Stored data
>> start

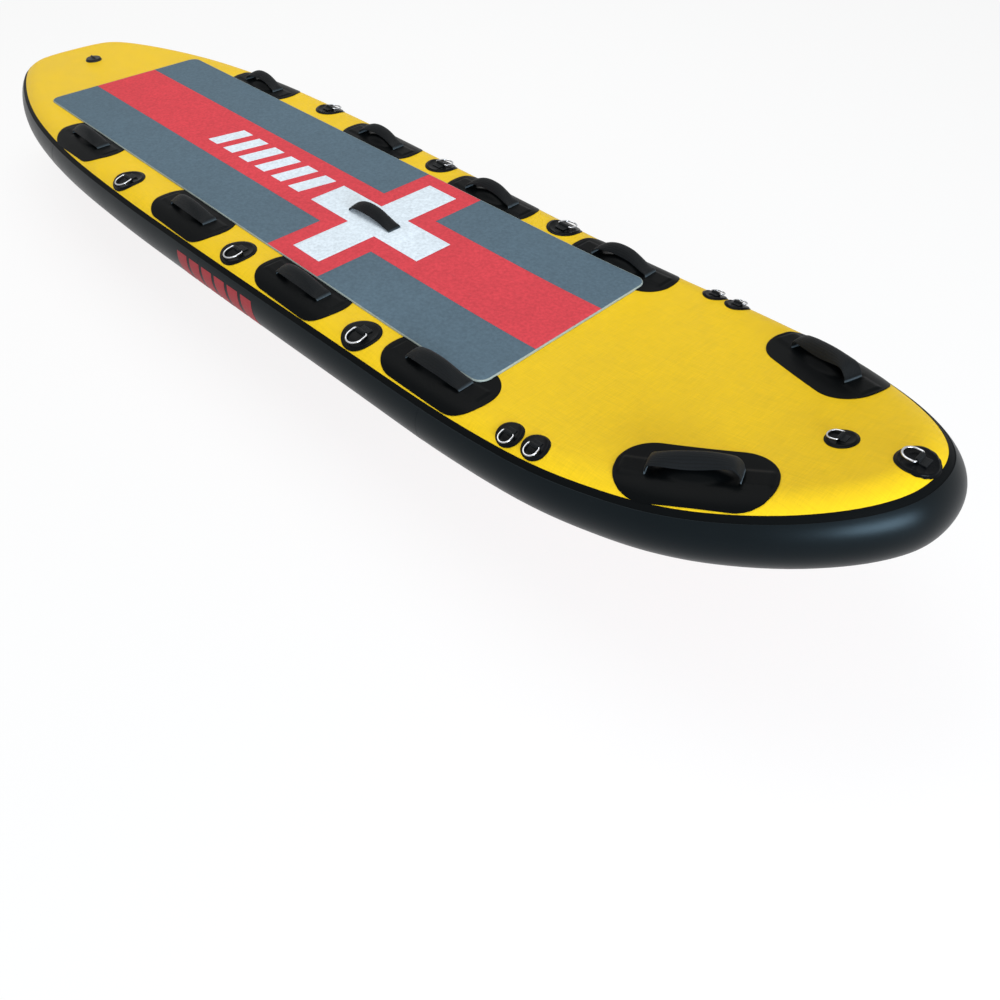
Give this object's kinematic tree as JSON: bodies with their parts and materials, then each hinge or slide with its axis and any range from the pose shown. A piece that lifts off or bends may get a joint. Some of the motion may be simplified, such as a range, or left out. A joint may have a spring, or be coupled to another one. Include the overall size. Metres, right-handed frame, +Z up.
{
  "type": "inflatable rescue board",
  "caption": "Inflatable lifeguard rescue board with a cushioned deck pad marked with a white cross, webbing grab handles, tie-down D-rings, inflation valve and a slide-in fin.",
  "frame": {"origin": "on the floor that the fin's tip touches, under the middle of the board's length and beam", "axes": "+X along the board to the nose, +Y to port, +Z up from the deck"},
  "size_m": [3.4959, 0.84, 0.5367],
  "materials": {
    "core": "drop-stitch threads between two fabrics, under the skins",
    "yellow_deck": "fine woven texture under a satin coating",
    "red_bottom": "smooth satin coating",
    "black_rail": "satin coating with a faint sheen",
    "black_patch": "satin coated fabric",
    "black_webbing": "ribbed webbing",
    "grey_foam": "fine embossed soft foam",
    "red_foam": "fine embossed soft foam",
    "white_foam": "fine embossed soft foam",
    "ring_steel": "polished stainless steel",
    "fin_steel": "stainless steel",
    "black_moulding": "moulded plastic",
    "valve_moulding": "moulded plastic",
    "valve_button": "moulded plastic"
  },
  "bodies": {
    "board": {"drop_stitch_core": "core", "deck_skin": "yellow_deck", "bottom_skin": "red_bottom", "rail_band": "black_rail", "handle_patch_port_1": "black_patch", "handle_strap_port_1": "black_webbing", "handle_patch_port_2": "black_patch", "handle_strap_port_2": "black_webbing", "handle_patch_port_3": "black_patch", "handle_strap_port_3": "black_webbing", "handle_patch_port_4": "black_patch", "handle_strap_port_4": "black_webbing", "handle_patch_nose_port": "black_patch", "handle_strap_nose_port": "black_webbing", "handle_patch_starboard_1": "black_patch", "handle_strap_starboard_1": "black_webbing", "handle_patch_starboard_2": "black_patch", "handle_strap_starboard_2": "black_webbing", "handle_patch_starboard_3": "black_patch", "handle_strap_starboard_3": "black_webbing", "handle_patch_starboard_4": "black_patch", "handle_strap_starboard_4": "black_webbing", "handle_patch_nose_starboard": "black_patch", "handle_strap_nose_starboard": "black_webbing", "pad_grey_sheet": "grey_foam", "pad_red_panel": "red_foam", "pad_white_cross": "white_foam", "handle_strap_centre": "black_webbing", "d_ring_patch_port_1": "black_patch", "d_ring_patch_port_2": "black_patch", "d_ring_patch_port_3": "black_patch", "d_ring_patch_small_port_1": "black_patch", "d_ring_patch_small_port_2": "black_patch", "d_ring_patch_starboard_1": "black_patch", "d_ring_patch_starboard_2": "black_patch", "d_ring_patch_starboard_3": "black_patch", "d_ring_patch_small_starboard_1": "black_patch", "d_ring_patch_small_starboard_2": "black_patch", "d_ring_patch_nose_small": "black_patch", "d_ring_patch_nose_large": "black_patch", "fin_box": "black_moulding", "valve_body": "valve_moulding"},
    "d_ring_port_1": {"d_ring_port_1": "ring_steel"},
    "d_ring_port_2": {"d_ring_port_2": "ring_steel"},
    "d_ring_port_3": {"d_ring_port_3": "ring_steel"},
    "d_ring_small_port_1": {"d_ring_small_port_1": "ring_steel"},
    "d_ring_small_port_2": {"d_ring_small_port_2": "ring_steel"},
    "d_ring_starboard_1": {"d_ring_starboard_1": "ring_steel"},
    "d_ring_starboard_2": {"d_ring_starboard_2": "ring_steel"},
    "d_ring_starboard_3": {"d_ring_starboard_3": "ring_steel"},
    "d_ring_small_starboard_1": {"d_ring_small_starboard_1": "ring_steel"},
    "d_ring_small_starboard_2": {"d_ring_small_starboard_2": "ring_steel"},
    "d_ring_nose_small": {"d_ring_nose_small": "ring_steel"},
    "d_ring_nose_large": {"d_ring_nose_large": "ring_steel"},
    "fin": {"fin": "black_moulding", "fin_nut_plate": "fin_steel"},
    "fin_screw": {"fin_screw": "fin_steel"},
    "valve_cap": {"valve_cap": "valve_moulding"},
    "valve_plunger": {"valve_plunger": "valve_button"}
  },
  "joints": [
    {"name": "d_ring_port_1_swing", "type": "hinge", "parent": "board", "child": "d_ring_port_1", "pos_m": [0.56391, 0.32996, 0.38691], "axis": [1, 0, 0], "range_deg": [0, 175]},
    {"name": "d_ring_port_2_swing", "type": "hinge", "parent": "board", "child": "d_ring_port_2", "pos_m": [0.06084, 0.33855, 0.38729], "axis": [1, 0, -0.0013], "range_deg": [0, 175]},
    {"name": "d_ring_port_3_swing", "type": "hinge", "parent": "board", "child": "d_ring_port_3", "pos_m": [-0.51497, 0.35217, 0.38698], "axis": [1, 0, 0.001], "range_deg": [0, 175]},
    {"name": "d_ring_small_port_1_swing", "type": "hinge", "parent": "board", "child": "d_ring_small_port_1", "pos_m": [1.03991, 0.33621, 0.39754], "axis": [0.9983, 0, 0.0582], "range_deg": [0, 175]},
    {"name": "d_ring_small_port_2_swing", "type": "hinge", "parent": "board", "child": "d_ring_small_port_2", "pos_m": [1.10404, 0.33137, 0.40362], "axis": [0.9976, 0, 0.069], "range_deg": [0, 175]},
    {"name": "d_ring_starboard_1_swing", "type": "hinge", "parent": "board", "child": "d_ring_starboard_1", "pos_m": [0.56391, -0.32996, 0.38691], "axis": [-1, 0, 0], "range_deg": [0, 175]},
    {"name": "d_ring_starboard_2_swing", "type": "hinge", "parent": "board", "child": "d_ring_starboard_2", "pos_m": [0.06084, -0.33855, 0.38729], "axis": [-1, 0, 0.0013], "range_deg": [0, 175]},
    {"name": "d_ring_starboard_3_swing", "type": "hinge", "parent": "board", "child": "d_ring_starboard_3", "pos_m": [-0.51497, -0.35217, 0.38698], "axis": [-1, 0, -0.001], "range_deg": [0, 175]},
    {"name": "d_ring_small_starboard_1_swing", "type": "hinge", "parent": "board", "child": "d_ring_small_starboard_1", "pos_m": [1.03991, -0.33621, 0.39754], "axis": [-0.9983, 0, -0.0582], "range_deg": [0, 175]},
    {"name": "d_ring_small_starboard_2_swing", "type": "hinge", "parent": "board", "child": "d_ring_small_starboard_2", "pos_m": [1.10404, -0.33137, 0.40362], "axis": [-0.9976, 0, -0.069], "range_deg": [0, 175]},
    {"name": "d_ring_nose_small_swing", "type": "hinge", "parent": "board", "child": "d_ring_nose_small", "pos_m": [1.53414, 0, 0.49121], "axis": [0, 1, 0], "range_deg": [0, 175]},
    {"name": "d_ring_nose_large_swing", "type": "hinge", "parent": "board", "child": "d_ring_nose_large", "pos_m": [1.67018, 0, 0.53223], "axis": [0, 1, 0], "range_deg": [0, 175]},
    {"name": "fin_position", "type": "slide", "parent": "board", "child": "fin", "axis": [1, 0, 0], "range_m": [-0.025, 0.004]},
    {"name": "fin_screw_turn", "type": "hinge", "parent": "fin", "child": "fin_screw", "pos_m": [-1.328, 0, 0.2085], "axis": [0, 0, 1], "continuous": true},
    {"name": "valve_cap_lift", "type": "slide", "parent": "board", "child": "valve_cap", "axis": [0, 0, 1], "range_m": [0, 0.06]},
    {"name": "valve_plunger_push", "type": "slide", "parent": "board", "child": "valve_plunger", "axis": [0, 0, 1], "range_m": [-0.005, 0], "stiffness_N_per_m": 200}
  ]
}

>> end
>> start

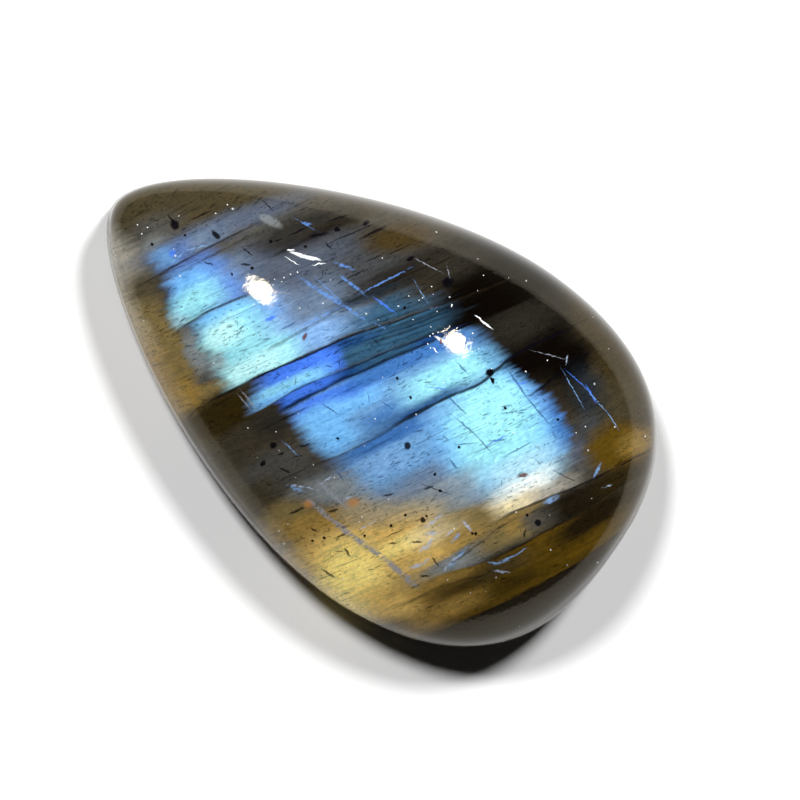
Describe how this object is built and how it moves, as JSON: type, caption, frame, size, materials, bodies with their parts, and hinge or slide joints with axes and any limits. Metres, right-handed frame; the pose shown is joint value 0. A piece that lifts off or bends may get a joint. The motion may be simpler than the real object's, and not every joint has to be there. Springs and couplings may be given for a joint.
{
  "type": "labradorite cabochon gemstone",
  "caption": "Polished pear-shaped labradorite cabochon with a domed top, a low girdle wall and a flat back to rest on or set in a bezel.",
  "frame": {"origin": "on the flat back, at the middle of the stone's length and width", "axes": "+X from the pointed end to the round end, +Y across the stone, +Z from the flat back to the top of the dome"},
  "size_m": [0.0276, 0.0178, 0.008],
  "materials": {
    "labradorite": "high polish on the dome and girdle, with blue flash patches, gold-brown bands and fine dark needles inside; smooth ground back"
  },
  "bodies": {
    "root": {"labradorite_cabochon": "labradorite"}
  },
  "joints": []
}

>> end

• _THE REQUEST_
Using the records above, copy each line that contains "from".

• _PROBLEM SOLUTION_
Give this object's kinematic tree as JSON: bodies with their parts and materials, then each hinge or slide with its axis and any range from the pose shown. A piece that lifts off or bends may get a joint. Some of the motion may be simplified, such as a range, or left out. A joint may have a spring, or be coupled to another one. Include the overall size. Metres, right-handed frame, +Z up.
  "frame": {"origin": "on the floor that the fin's tip touches, under the middle of the board's length and beam", "axes": "+X along the board to the nose, +Y to port, +Z up from the deck"},
  "frame": {"origin": "on the flat back, at the middle of the stone's length and width", "axes": "+X from the pointed end to the round end, +Y across the stone, +Z from the flat back to the top of the dome"},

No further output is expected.